Reproduce all of the data exactly, with no line skipped.
# Start of DATA PROVIDED
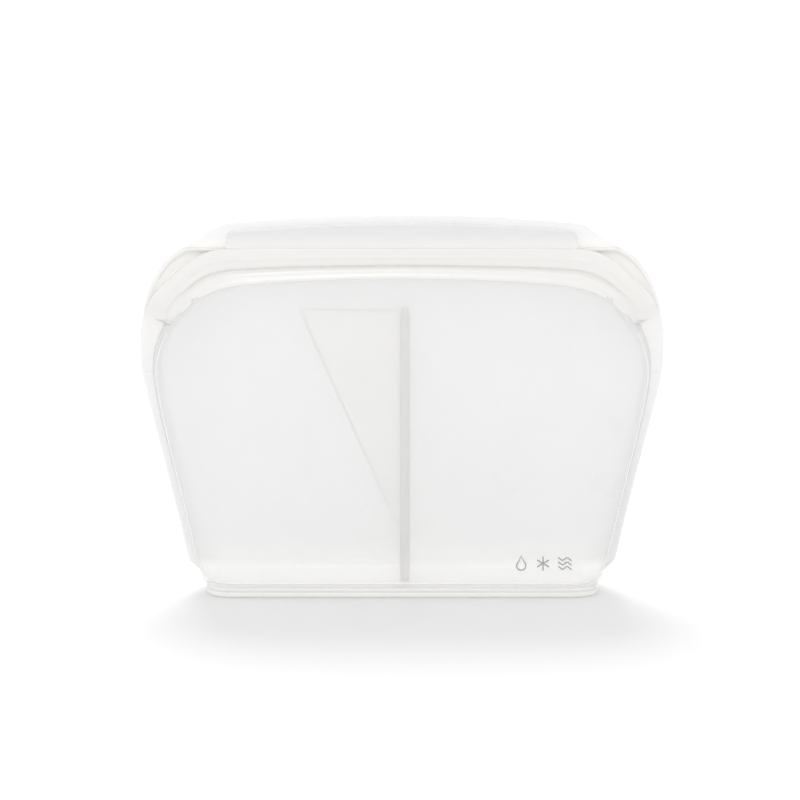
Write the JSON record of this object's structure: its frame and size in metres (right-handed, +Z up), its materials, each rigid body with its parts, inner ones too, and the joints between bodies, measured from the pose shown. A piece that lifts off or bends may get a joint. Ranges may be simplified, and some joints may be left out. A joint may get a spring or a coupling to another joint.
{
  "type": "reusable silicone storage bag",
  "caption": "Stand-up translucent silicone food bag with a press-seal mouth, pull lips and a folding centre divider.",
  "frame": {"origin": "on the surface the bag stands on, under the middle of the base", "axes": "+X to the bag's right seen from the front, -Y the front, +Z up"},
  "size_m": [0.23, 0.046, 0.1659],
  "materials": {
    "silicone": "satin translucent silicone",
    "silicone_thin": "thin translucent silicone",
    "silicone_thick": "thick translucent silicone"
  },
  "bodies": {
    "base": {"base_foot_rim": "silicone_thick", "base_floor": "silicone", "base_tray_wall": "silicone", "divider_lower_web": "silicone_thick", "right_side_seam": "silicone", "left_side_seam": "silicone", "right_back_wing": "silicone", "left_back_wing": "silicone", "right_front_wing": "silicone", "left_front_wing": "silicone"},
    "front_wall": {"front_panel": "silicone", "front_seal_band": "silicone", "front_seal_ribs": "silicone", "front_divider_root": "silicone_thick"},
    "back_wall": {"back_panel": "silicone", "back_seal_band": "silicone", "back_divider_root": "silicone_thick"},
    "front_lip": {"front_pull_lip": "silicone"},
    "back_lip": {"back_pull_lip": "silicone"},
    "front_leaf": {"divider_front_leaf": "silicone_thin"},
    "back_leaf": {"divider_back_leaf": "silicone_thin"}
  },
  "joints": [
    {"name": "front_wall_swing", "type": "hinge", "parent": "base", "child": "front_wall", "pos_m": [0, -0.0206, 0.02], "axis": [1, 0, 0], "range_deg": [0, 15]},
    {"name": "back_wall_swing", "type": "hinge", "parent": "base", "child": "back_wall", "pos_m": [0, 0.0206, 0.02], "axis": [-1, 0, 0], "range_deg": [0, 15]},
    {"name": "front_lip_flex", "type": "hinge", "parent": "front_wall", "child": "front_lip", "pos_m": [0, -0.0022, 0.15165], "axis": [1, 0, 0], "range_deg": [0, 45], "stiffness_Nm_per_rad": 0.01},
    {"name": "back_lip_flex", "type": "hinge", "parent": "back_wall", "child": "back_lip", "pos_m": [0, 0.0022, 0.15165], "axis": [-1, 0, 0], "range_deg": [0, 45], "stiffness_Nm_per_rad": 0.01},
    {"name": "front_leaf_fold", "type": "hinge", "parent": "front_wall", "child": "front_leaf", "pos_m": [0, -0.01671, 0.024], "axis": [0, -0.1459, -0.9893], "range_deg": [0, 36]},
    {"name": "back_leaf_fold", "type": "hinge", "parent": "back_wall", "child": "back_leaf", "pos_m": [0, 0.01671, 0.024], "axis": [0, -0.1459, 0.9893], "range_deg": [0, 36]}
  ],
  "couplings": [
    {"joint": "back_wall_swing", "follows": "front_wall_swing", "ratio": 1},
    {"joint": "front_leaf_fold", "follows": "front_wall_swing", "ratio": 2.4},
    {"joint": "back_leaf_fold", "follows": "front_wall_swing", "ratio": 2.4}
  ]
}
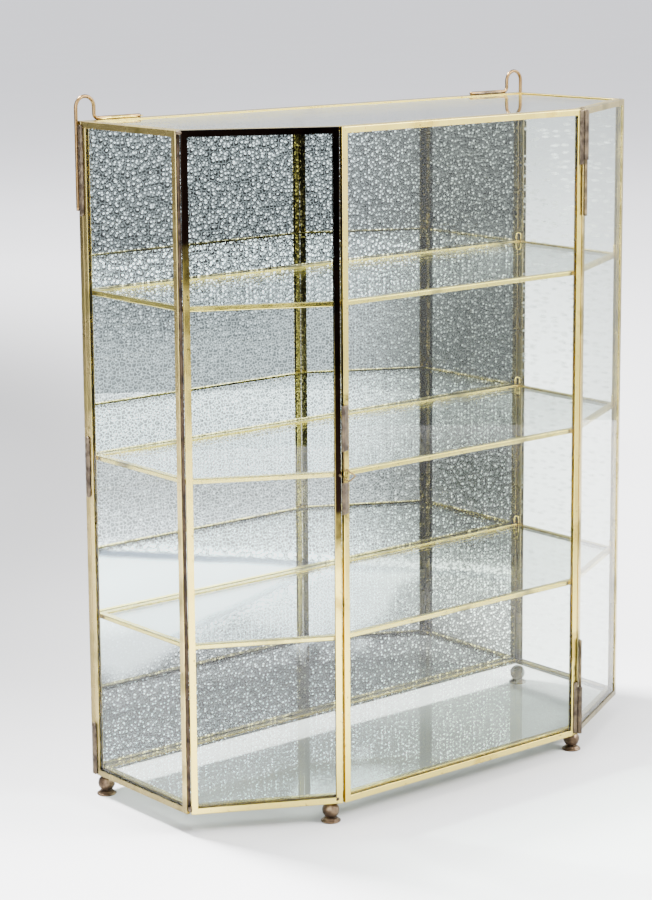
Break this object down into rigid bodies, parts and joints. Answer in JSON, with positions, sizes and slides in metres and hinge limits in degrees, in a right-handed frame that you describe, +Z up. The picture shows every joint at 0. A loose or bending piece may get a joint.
# End of DATA PROVIDED
* SOLUTION TO THIS EXERCISE:
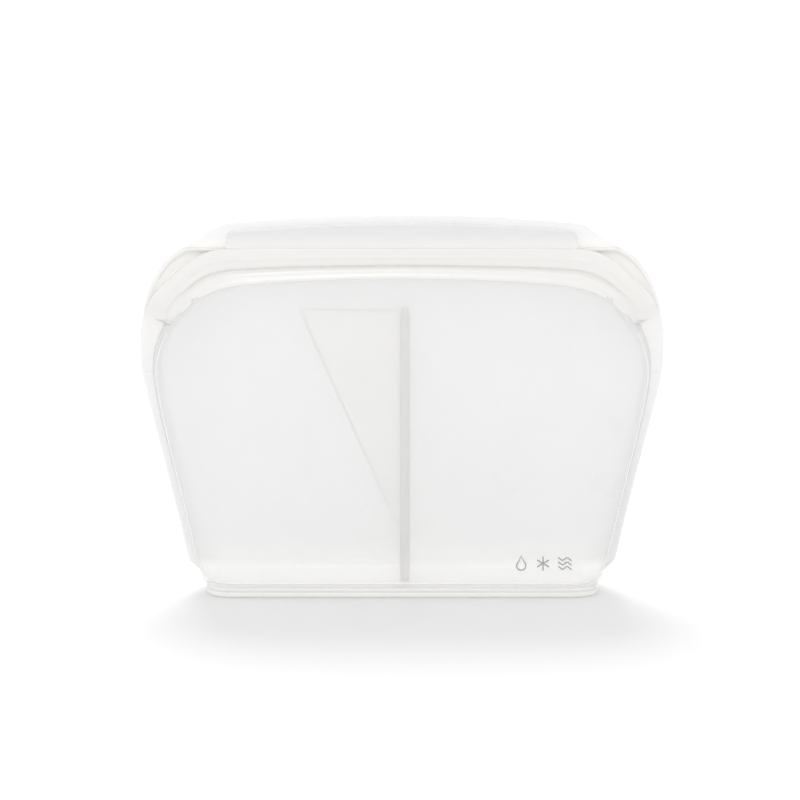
Write the JSON record of this object's structure: its frame and size in metres (right-handed, +Z up), its materials, each rigid body with its parts, inner ones too, and the joints between bodies, measured from the pose shown. A piece that lifts off or bends may get a joint. Ranges may be simplified, and some joints may be left out. A joint may get a spring or a coupling to another joint.
{
  "type": "reusable silicone storage bag",
  "caption": "Stand-up translucent silicone food bag with a press-seal mouth, pull lips and a folding centre divider.",
  "frame": {"origin": "on the surface the bag stands on, under the middle of the base", "axes": "+X to the bag's right seen from the front, -Y the front, +Z up"},
  "size_m": [0.23, 0.046, 0.1659],
  "materials": {
    "silicone": "satin translucent silicone",
    "silicone_thin": "thin translucent silicone",
    "silicone_thick": "thick translucent silicone"
  },
  "bodies": {
    "base": {"base_foot_rim": "silicone_thick", "base_floor": "silicone", "base_tray_wall": "silicone", "divider_lower_web": "silicone_thick", "right_side_seam": "silicone", "left_side_seam": "silicone", "right_back_wing": "silicone", "left_back_wing": "silicone", "right_front_wing": "silicone", "left_front_wing": "silicone"},
    "front_wall": {"front_panel": "silicone", "front_seal_band": "silicone", "front_seal_ribs": "silicone", "front_divider_root": "silicone_thick"},
    "back_wall": {"back_panel": "silicone", "back_seal_band": "silicone", "back_divider_root": "silicone_thick"},
    "front_lip": {"front_pull_lip": "silicone"},
    "back_lip": {"back_pull_lip": "silicone"},
    "front_leaf": {"divider_front_leaf": "silicone_thin"},
    "back_leaf": {"divider_back_leaf": "silicone_thin"}
  },
  "joints": [
    {"name": "front_wall_swing", "type": "hinge", "parent": "base", "child": "front_wall", "pos_m": [0, -0.0206, 0.02], "axis": [1, 0, 0], "range_deg": [0, 15]},
    {"name": "back_wall_swing", "type": "hinge", "parent": "base", "child": "back_wall", "pos_m": [0, 0.0206, 0.02], "axis": [-1, 0, 0], "range_deg": [0, 15]},
    {"name": "front_lip_flex", "type": "hinge", "parent": "front_wall", "child": "front_lip", "pos_m": [0, -0.0022, 0.15165], "axis": [1, 0, 0], "range_deg": [0, 45], "stiffness_Nm_per_rad": 0.01},
    {"name": "back_lip_flex", "type": "hinge", "parent": "back_wall", "child": "back_lip", "pos_m": [0, 0.0022, 0.15165], "axis": [-1, 0, 0], "range_deg": [0, 45], "stiffness_Nm_per_rad": 0.01},
    {"name": "front_leaf_fold", "type": "hinge", "parent": "front_wall", "child": "front_leaf", "pos_m": [0, -0.01671, 0.024], "axis": [0, -0.1459, -0.9893], "range_deg": [0, 36]},
    {"name": "back_leaf_fold", "type": "hinge", "parent": "back_wall", "child": "back_leaf", "pos_m": [0, 0.01671, 0.024], "axis": [0, -0.1459, 0.9893], "range_deg": [0, 36]}
  ],
  "couplings": [
    {"joint": "back_wall_swing", "follows": "front_wall_swing", "ratio": 1},
    {"joint": "front_leaf_fold", "follows": "front_wall_swing", "ratio": 2.4},
    {"joint": "back_leaf_fold", "follows": "front_wall_swing", "ratio": 2.4}
  ]
}
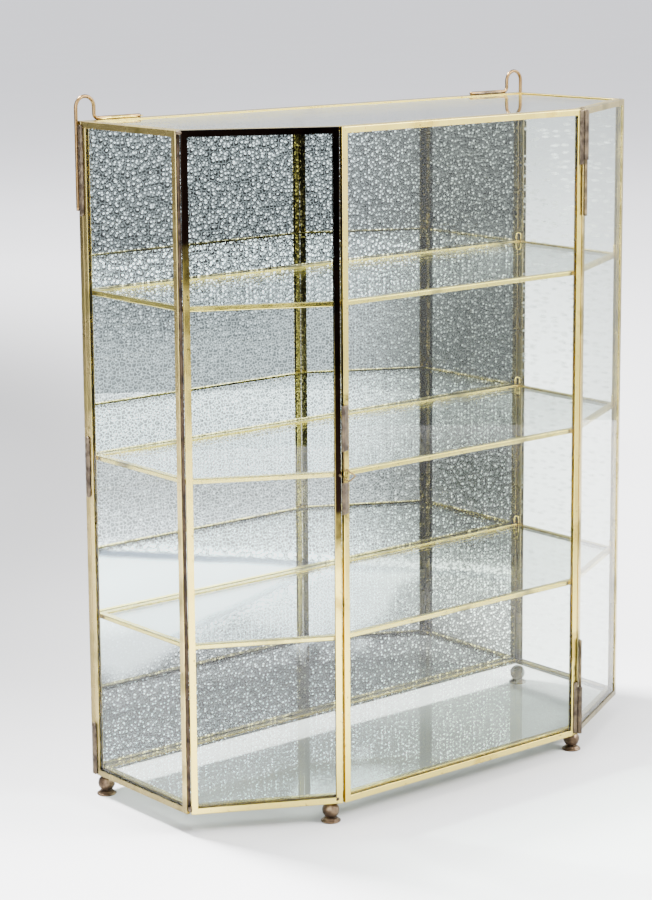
Break this object down into rigid bodies, parts and joints. Answer in JSON, with positions, sizes and slides in metres and hinge limits in degrees, in a right-handed frame that you describe, +Z up. The picture shows every joint at 0. A loose or bending piece may get a joint.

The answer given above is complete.